Redacción (Miércoles, 21-08-2013, Gaudium Press) En la segunda mitad del s. IV, Juliano pretendió que el Imperio Romano promoviese algunas acciones caritativas en detrimento de las eficientes e innovadoras prácticas sociales cristianas. No pretendía sumar esfuerzos, sino dividir o incluso totalizar, por eso, no tardó en perseguir a los seguidores de Jesús. Entretanto, sería Juliano quien saliese de esta vida precozmente, a semejanza de sus obras, muriendo en una desastrosa campaña contra los persas. Y las obras sociales por él estimuladas, imitaciones de las acciones caritativas impulsadas por el amor, revelaron la fragilidad e inconstancia de las acciones puramente humanas.
También hoy, la solidaridad que no tiene sus fundamentos en Dios y en el amor al prójimo, corre siempre el riesgo de ser instrumentalizada y reducida a una prestación de servicios. Para no ser manipulada por intereses que se desvían del bien común y de la dignidad humana, es siempre necesaria una referencia que transcienda al hombre y su egoísmo. Ahora, el mandamiento nuevo dado por Jesús (Jn 13, 34) lleva a los cristianos a un dinamismo propio, pues continuamente están llamados a conciliar, coherentemente, la Fe y las obras (St 2, 14).

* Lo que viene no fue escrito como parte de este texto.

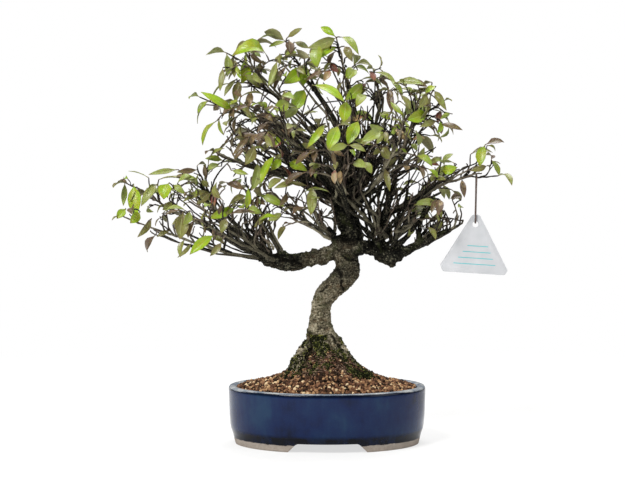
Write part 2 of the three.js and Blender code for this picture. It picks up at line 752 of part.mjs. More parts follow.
// The rows of a leaf from its base, thin inside the wood or a square stalk, to its pointed tip.
function leafRows(base, tip, width, arch, face, stalked) {
  const length = base.distanceTo(tip);
  const axis = tip.clone().sub(base).normalize();
  const normal = axis.clone().cross(face).normalize().cross(axis);
  const outline = length > leaf.long ? leaf.longOutline : leaf.shortOutline;
  const blade = outline.map(([share, wide]) => {
    const rise = arch * length * 4 * share * (1 - share);
    return [base.clone().lerp(tip, share).addScaledVector(normal, rise), width * wide, leaf.thickness];
  });
  const root = stalked ? [base, leaf.stalk, leaf.stalk] : [base, 0, leaf.thickness];
  return [root, ...blade];
}

// Leaves lie flat and face the sky, and those that hang face away from the middle of the crown.
const crownAxis = new THREE.Vector3(18, 0, 0);
function leafFace(place, axis) {
  const outward = place.clone().sub(crownAxis).setZ(0);
  outward.y *= 3;
  const steep = Math.abs(axis.z);
  return up.clone().multiplyScalar(1 - 0.8 * steep).addScaledVector(outward.normalize(), 0.45 + steep);
}

// A leaf that goes on from the end of a line and droops, with the line as its stalk.
function leafAtEnd(line, seed, extraDroop) {
  const random = randomFrom(seed);
  const [end, before] = [vec(line.at(-1)), vec(line.at(-2))];
  const heading = end.clone().sub(before).normalize();
  const across = heading.clone().cross(up).normalize();
  const [droop, sway, size, slim] = [random(), random(), random(), random()];
  const axis = heading
    .clone()
    .multiplyScalar(leaf.goesOn)
    .addScaledVector(across, (sway - 0.5) * leaf.aside)
    .addScaledVector(up, -leaf.droop - droop - extraDroop)
    .normalize();
  const length = leaf.smallest + leaf.spread * size;
  const tip = end.clone().addScaledVector(axis, length);
  const face = leafFace(end, axis);
  const stalk = line.slice(0, -1).map((point) => {
    const thick = point[3] * twig.squareness;
    return [vec(point), thick, thick];
  });
  const blade = leafRows(end, tip, length * (0.36 + 0.08 * slim), 0.05 + 0.1 * slim, face, true);
  return bladeSolid([...stalk, ...blade], face);
}

// A leaf that shows from the front, from the wood at root, on a stalk if its base is far from it.
const shownFace = new THREE.Vector3(0.1, -1, 0.45);
function shownLeaf(root, base, tip, width, arch) {
  const stalked = base.distanceTo(root) > 0;
  const rows = leafRows(base, tip, width, arch, shownFace, stalked);
  if (!stalked) return [bladeSolid(rows, shownFace)];
  const axis = tip.clone().sub(base).normalize();
  const doublesBack = base.clone().sub(root).normalize().dot(axis) < -0.2;
  if (!doublesBack) {
    const foot = [root, leaf.stalk * 1.2, leaf.stalk * 1.2];
    return [bladeSolid([foot, ...rows], shownFace)];
  }
  const intoBlade = base.clone().addScaledVector(axis, 0.8);
  const ends = [root, intoBlade].map((end) => [...end.toArray(), leaf.stalk * 0.65]);
  return [bladeSolid(rows, shownFace), stick(ends, 3, 1)];
}

// The point of a spray's wood that lies nearest to a leaf's base as seen from the front.
function nearestWood(lines, x, z) {
  const places = lines.flatMap((line) =>
    line.slice(1).flatMap((to, i) =>
      [0, 0.25, 0.5, 0.75, 1].map((share) => vec(line[i]).lerp(vec(to), share)),
    ),
  );
  const far = (place) => Math.hypot(place.x - x, place.z - z);
  return places.reduce((best, place) => (far(place) < far(best) ? place : best));
}

const trunk = makeTrunk(0);
const trunkClear = makeTrunk(clearance);
const trunkHole = makeTrunk(1.5 * clearance);
const screenPockets = bothDrains.map((x) => {
  const top = pot.floorTop + screen.thickness + 2 * clearance;
  return boxSolid([screen.pocket, screen.pocket, 2 * screen.thickness], [x, 0, top - screen.thickness]);
});
const armAtWire = spineStations(sprays.right_arm.spine).reduce((best, station) =>
  Math.abs(station.place.x - wire.hangX) < Math.abs(best.place.x - wire.hangX) ? station : best,
);
const solids = {
  pot: makePot(),
  drain_screen_left: makeScreen(-drain.x),
  drain_screen_right: makeScreen(drain.x),
  soil: largestOf(makeSoil([trunkHole, ...screenPockets])),
  trunk,
  label: makeLabel(),
  label_wire: makeWire(armAtWire),
};

// What is already in place, so that the wood and leaves of one spray stay clear of all the others.
const placed = [];
const keep = (solid, owner) => placed.push({ solid, owner, box: solid.boundingBox() });
for (const owner of ["pot", "soil", "label", "label_wire"]) keep(solids[owner], owner);
const isNear = (a, b) =>
  [0, 1, 2].every((k) => a.min[k] - clearance < b.max[k] && b.min[k] - clearance < a.max[k]);
function isClear(solid, owner) {
  const box = solid.boundingBox();
  return placed.every(
    (other) =>
      other.owner === owner ||
      !isNear(box, other.box) ||
      other.solid.minGap(solid, clearance) > clearance * 0.9,
  );
}

// Of some choices that are clear of every other spray, the one that touches least of its own.
function grow(name, spray, choices) {
  const touchesOf = (solid) => spray.solids.filter((own) => solid.minGap(own, clearance) < 0.05).length;
  let best = null;
  for (const { line, make } of choices) {
    const made = make();
    if (!made.every((solid) => isClear(solid, name))) continue;
    const touches = made.reduce((sum, solid) => sum + touchesOf(solid), 0);
    if (!best || touches < best.touches) best = { touches, line, made };
    if (touches <= made.length) break;
  }
  if (!best) return null;
  for (const solid of best.made) {
    keep(solid, name);
    spray.solids.push(solid);
  }
  return best.line;
}

// Spines, which each end in a leaf.
const extraDroops = [0, 0.5, 1, -0.5];
const grown = {};
Object.entries(sprays).forEach(([name, { spine }], sprayIndex) => {
  const choices = extraDroops.map((droop) => leafAtEnd(spine, 77 + sprayIndex, droop));
  const wood = choices.find((choice) => isClear(choice.subtract(trunkClear), name)) ?? choices[0];
  keep(wood.subtract(trunkClear), name);
  grown[name] = { lines: [spine], solids: [wood], taken: [] };
});

// Twigs that end in a leaf, bent aside or hung lower where another spray is in the way, and then
// the leaves that show from the front.
const bends = [[0, 0, 0], [0, 7, 0], [0, -7, 0], [5, 0, 5], [-5, 0, 5], [0, 14, 4], [0, -14, 4]];
const leafSways = [-3, 3, -9, 9, -15, 15];
Object.entries(sprays).forEach(([name, { spine, tips, leaves }], sprayIndex) => {
  const spray = grown[name];
  const stations = spineStations(spine);
  tips.forEach((tip, tipIndex) => {
    const seed = 1000 + sprayIndex * 97 + tipIndex * 13;
    const lines = bends.map((bend) => twigLine(stations, vec(tip), vec(bend), spray.taken));
    const leafy = lines.flatMap((line) =>
      extraDroops.map((droop) => ({ line, make: () => [leafAtEnd(line, seed, droop)] })),
    );
    const bare = lines.map((line) => ({ line, make: () => [stick(line, 3, 2)] }));
    const line = grow(name, spray, [...leafy, ...bare]);
    if (!line) return;
    spray.lines.push(line);
    spray.taken.push(vec(line[0]));
  });
  for (const [x, z, tipX, tipZ, width, arch] of leaves) {
    const root = nearestWood(spray.lines, x, z);
    const isFar = Math.hypot(root.x - x, root.z - z) >= leaf.reach;
    const base = isFar ? new THREE.Vector3(x, root.y - 2, z) : root;
    const choices = leafSways.map((sway) => {
      const tip = new THREE.Vector3(tipX, base.y + sway, tipZ);
      return { make: () => shownLeaf(root, base, tip, width, arch) };
    });
    grow(name, spray, choices);
  }
});

const tree = new THREE.Group();
const slots = {
  pot: glaze,
  drain_screen_left: plasticMesh,
  drain_screen_right: plasticMesh,
  soil: grit,
  trunk: bark,
  label: labelPlastic,
  label_wire: coatedWire,
};
for (const [name, solid] of Object.entries(solids)) tree.add(meshOf(name, solid, slots[name]));
for (const [name, spray] of Object.entries(grown)) {
  const whole = wasm.Manifold.union(spray.solids).subtract(trunkClear);
  tree.add(meshOf("spray_" + name, largestOf(whole).simplify(0.02), foliage));
}

// The origin is at the table, below the middle of the whole bonsai.
const middle = new THREE.Box3().setFromObject(tree).getCenter(new THREE.Vector3());
tree.position.set(-middle.x, -middle.y, pot.stand);
const bonsai = new THREE.Group();
bonsai.add(tree);

export default bonsai;
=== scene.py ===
# An asiatic jasmine grown as a bonsai: a glazed oval pot, gritty soil, a gnarled trunk, leafy
# sprays, and a blank label that hangs from the right arm. Sizes are in millimetres unless noted.
import math
import random
from contextlib import contextmanager

import bpy
import numpy as np
from mathutils import Euler, Matrix, Quaternion, Vector, noise
from mathutils.bvhtree import BVHTree


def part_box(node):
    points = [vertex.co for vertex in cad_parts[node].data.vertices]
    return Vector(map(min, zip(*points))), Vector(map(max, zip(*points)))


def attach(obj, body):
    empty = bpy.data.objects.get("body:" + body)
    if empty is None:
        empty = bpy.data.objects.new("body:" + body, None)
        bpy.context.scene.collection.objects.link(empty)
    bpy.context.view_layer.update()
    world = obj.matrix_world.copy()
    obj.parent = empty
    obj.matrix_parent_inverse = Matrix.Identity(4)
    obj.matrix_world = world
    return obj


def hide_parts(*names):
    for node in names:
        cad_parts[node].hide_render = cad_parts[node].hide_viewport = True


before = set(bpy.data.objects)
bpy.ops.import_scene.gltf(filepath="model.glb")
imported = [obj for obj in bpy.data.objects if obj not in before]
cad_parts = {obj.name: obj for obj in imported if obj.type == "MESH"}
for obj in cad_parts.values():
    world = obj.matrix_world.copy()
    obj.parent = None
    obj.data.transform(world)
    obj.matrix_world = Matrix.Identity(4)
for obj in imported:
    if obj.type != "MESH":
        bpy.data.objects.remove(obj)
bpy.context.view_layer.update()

mm = 0.001
up = Vector((0, 0, 1))
rimHeight = 55  # heights count from this far below the pot's rim
potLow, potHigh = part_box("pot")
home = Vector(((potLow.x + potHigh.x) / 2, (potLow.y + potHigh.y) / 2, potHigh.z - rimHeight * mm))


def spot(x, y, z):
    return home + Vector((x, y, z)) * mm


def local(place):
    # the opposite of spot
    return (place - home) / mm


def lerp(a, b, share):
    return a + (b - a) * share


def clamp(value):
    return min(max(value, 0), 1)


def stray(chance, *spreads):
    # a random vector, with a spread for each axis or one for all three
    return Vector([chance.gauss(0, spread) for spread in (spreads * 3)[:3]])


def pick(*pieces):
    bpy.ops.object.select_all(action="DESELECT")
    for piece in pieces:
        piece.select_set(True)
    bpy.context.view_layer.objects.active = pieces[0]
    return pieces[0]


def add(primitive, **settings):
    bpy.ops.object.select_all(action="DESELECT")
    primitive(**settings)
    return bpy.context.object


@contextmanager
def editing(piece):
    # edit mode, with the whole mesh selected
    pick(piece)
    bpy.ops.object.mode_set(mode="EDIT")
    bpy.ops.mesh.select_all(action="SELECT")
    yield
    bpy.ops.object.mode_set(mode="OBJECT")


def addModifier(piece, kind, **settings):
    modifier = piece.modifiers.new(kind.lower(), kind)
    for setting, value in settings.items():
        setattr(modifier, setting, value)
    pick(piece)
    bpy.ops.object.modifier_apply(modifier=modifier.name)


def bevelEdges(piece, width, angle):
    addModifier(piece, "BEVEL", width=width * mm, segments=2, limit_method="ANGLE",
                angle_limit=math.radians(angle))


def cutOut(piece, cutter):
    addModifier(piece, "BOOLEAN", object=cutter, operation="DIFFERENCE", solver="EXACT")
    bpy.data.objects.remove(cutter)


def settle(piece):
    pick(piece)
    bpy.ops.object.transform_apply(location=True, rotation=True, scale=True)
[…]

La caridad practicada por una colectividad tiene siempre tendencia a ser más eficaz que la de los individuos, pero esta corre siempre el riesgo de ser sofocada por las exigencias y desafíos contemporáneos si no cuenta con una colaboración activa y efectiva de todas las instituciones empeñadas en la construcción de un mundo más justo y pacífico. En este sentido, la Iglesia tiene un fuerte aporte para dar al Estado: transforma la Fe en un «servicio al bien común» haciendo que la sociedad camine para un «futuro de esperanza» (Lumen Fidei, n. 51). Sabe, además, que lo que es de Dios permanece…
Al orden temporal, la Iglesia recuerda en su Compendio de Doctrina Social la responsabilidad de «tornar accesibles a las personas los bienes necesarios materiales, culturales, morales, espirituales», teniendo presente que el «fin de la vida social es el bien común históricamente realizable» (n. 168). Y continúa el documento: «El bien común de la sociedad no es un fin aislado en sí mismo; él tiene valor solamente en referencia a la obtención de los fines últimos de la persona y al bien común universal de toda la creación. Dios es el fin último de sus criaturas y por motivo alguno se puede privar el bien común de su dimensión transcendente» (n. 170).
Por el Padre José Victorino de Andrade, EP.